Johnston Drummond (1820 – 13 July 1845) was an early settler of Western Australia who became a respected botanical and zoological collector.
The son of botanist James Drummond, Johnston Drummond was born in County Cork, Ireland in 1820. Among his brothers were James, who would become a Member of the Western Australian Legislative Council, and John Nicol Drummond, first Inspector of the Native Police. An uncle, Thomas, accompanied Sir John Franklin in his explorations into the Northwest Territories of Canada in 1819-22.
In 1829 the Drummond family emigrated to the Swan River Colony in what is now Western Australia, arriving on board the Parmelia on 1 June. Johnston Drummond spent much of his early life helping his father and brothers run their farm at their grant on the Swan River. Later the family relocated to Toodyay, where Johnston was again involved in running the farm.
Johnston Drummond developed a taste for botanical and zoological collecting from his father. By the age of fifteen he was making collections of native seeds for sale at Cape Town, and he also sold a collection of seeds to George Fletcher Moore, who sent them on to James Mangles. In 1839 he joined his father on a journey up the Salt River, making a collection of bird and mammal skins, and he later sold a collection of bird skins to Ludwig Preiss.
In 1841, Johnston Drummond joined an expedition in search of good squatting land to the east of their land at Toodyay. The expedition, which included James Drummond Snr and Samuel Pole Phillips under the command of Captain John Scully, discovered the vast tract of open pastoral land that is now known as the Victoria Plains.
Johnston Drummond made a number of other collecting expeditions, accompanying his father and the naturalist John Gilbert on an expedition to the Wongan Hills in early 1842, and later that year making an expedition to the Moore River, during which he collected the first specimen of the Black Kangaroo Paw, Macropidia fuliginosa. Over the next two years he made a number of collecting expeditions while engaged as a collector for John Gould, including a major expedition to King George Sound and along the south coast as far as Cape Riche.
In 1844, a severe recession placed the Drummond family in severe financial debt, and the family farm was lost. Johnston Drummond and his father began planning to make their entire living from collecting, discussing going to South Australia or India, but nothing came of it.

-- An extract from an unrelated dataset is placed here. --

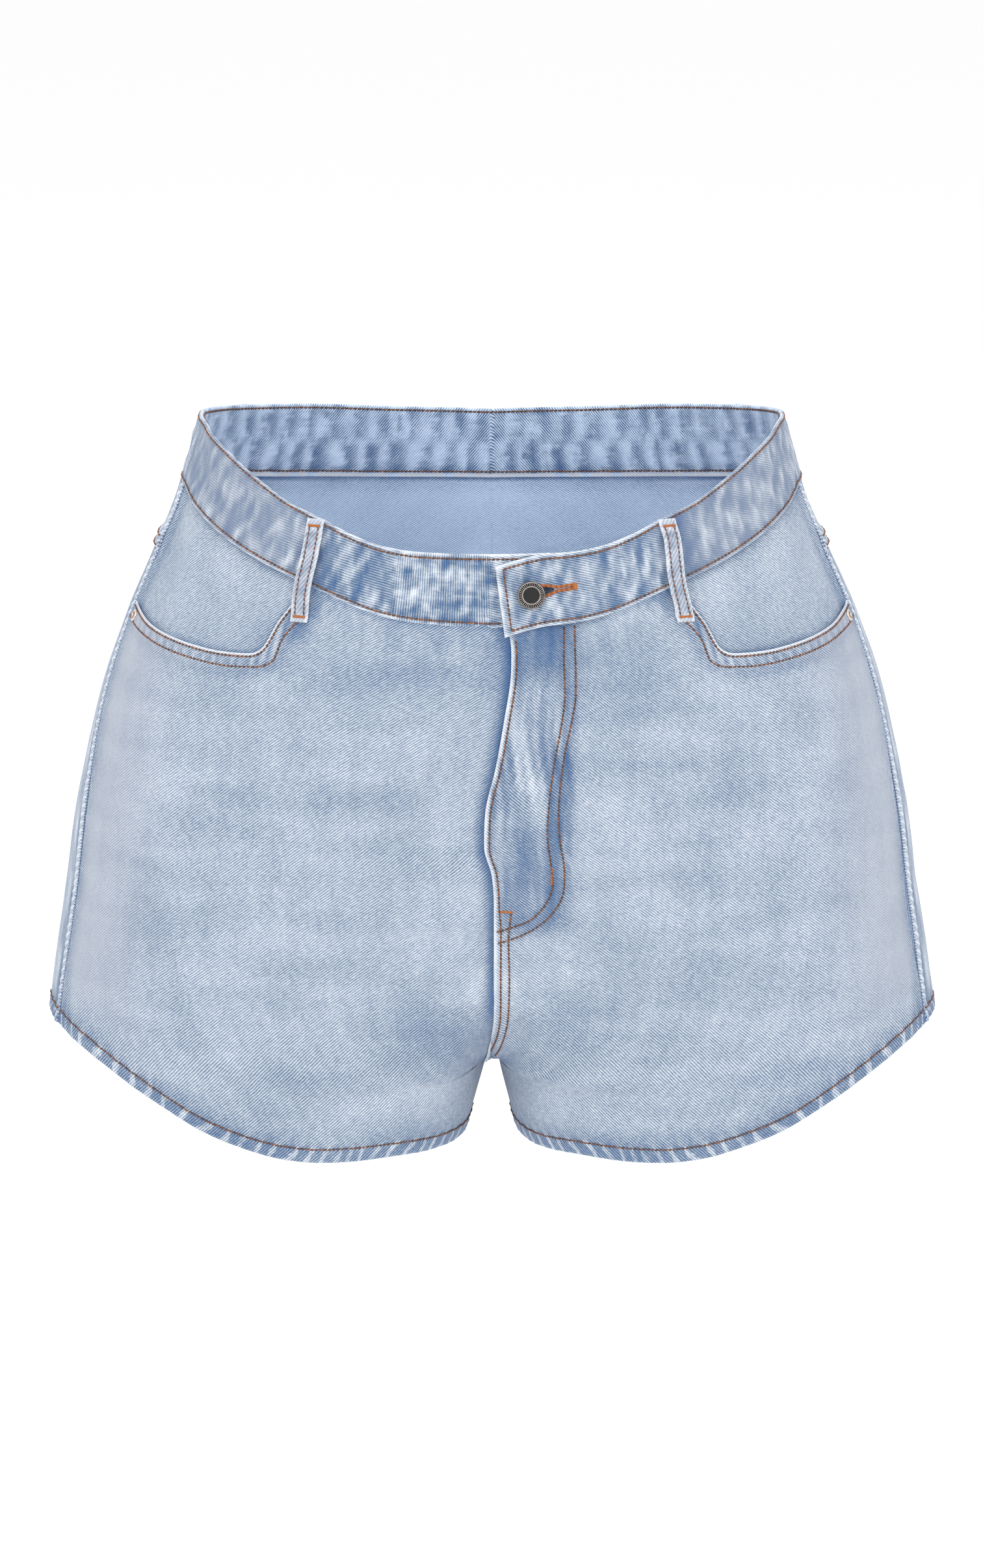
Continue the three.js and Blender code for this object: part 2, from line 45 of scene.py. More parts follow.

In the winter of 1845, Johnston Drummond discovered that a native named Kabinger had been stealing sheep. He warned Kabinger away from the station, and in response Kabinger threatened to spear him. On 4 July, Johnston Drummond went on a short journey to collect specimens, taking with him a number of natives including Kabinger's wife, with whom Drummond was apparently sleeping. In the middle of the night of 13 July, Kabinger appeared and drove two spears through Johnston Drummond's body. Drummond died shortly afterwards. Kabinger slept at the campsite that night, and took his wife away the next morning. He was shot dead by Drummond's brother John a few weeks later.